For any expression A the following relation holds:
[A.(R.T)]
         = [A.(R&T)] - [A.(R*T)] + [A.(R.T).(R*T)]
         = [A.(R&T)] - [A.(R*T)]
           + [A.(R&T).(R*T)] - [A.(R*T)^2]
           + [A.(R&T).(R*T)^2] - [A.(R*T)^3]
           + ...
         = [A.(R&T)]
           - [A.!(R&T).(R*T)^1]
           - [A.!(R&T).(R*T)^2]
           - ...
         = [A]
           - [A.!(R&T).(R*T)^0]
           - [A.!(R&T).(R*T)^1]
           - ...
         = [A] - [A.!(R&T)] / (1-fT)

This implies for the second term above [(R.T).!(R.C).(R*T)]
         = [(R.T).(R*T)] - [(R.T).(R.C).(R*T)]
         = [R*T] - [(R*T).!(R&T)]/(1-fT)
           - [(R.C).(R*T)] + [(R.C).(R*T).!(R&T)]/(1-fT)
         = [R*T] - [(R*T).!(R&T)]/(1-fT)
           - [R*T] + [(R*T).!(R&C)]/(1-fC)
           + [(R*T).!(R&T)]/(1-fT)
           - [(R*T).!(R&T).!(R&C)]/((1-fC)*(1-fT))
         = [(R*T).!(R&C)]/(1-fC)
           - [(R*T).!(R&T).!(R&C)]/((1-fC)*(1-fT))
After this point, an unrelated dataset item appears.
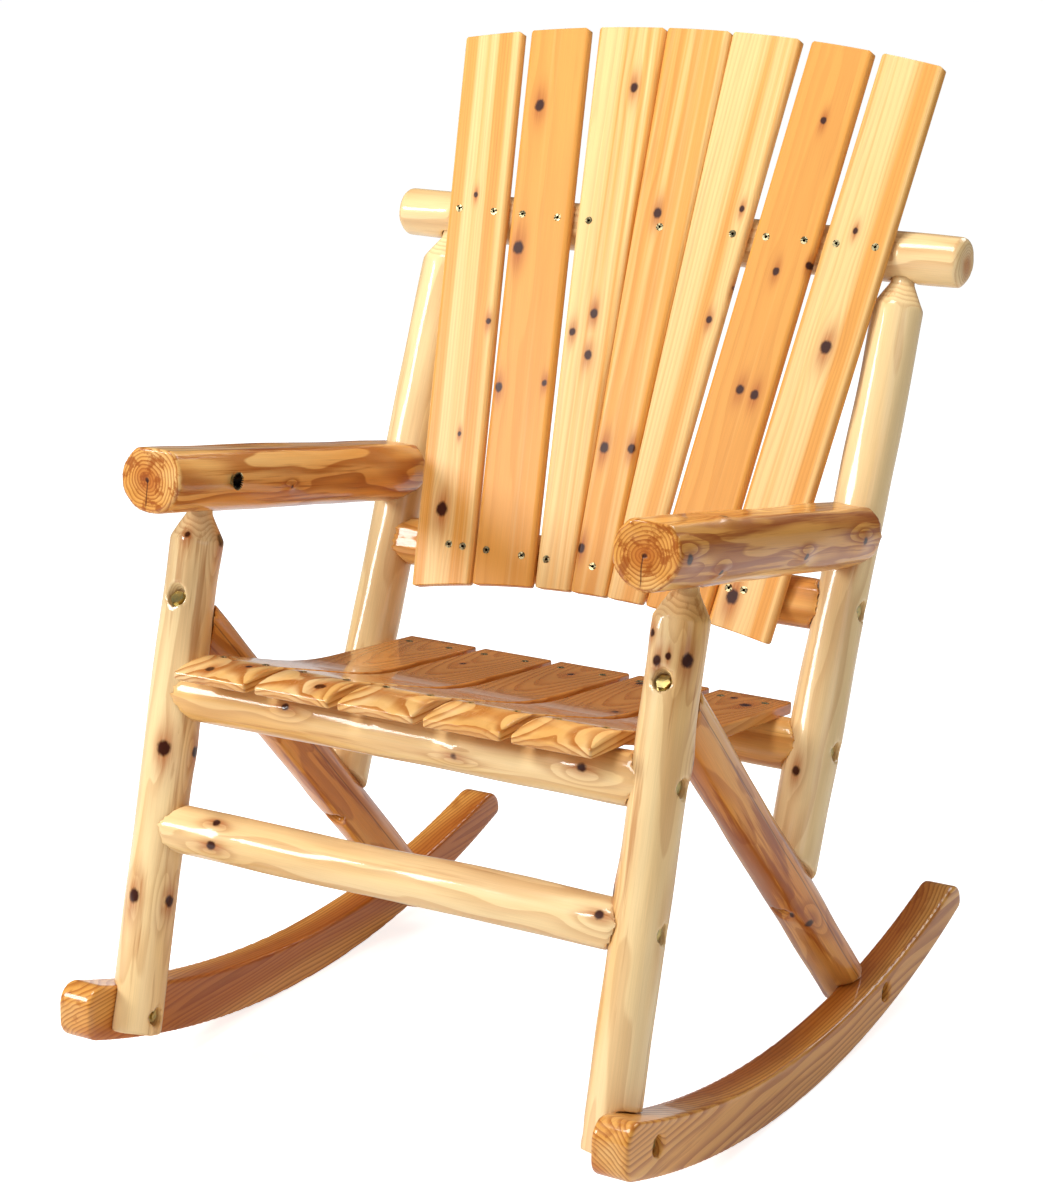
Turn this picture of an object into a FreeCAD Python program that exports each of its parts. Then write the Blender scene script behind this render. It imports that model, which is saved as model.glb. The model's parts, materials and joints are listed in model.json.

Finally this leads to [R.T.!C]
         = ( [(R&T.!(R&C)] - [(R*T).!(R&C] ) / (1-fC)
           + [(R*T).!(R&C)]/(1-fC)
           - [(R*T).!(R&T).!(R&C)]/((1-fC)*(1-fT))
         = [(R&T.!(R&C)]/(1-fC)
           - [(R*T).!(R&T).!(R&C)]/((1-fC)*(1-fT))

This is the result we have been looking for. The factor fT is only a few percent for an individual tagger channel, and !(R&T) is approximately equivalent to the factor (1-fT) so the principal difference between the last equation and the original result

[(R&T).!(R&C)] - [(R*T).!(R&C)]
is only in the overal scale factor 1/(1-fC). This does not change the shape of spectra, so for most purposes it is irrelevant.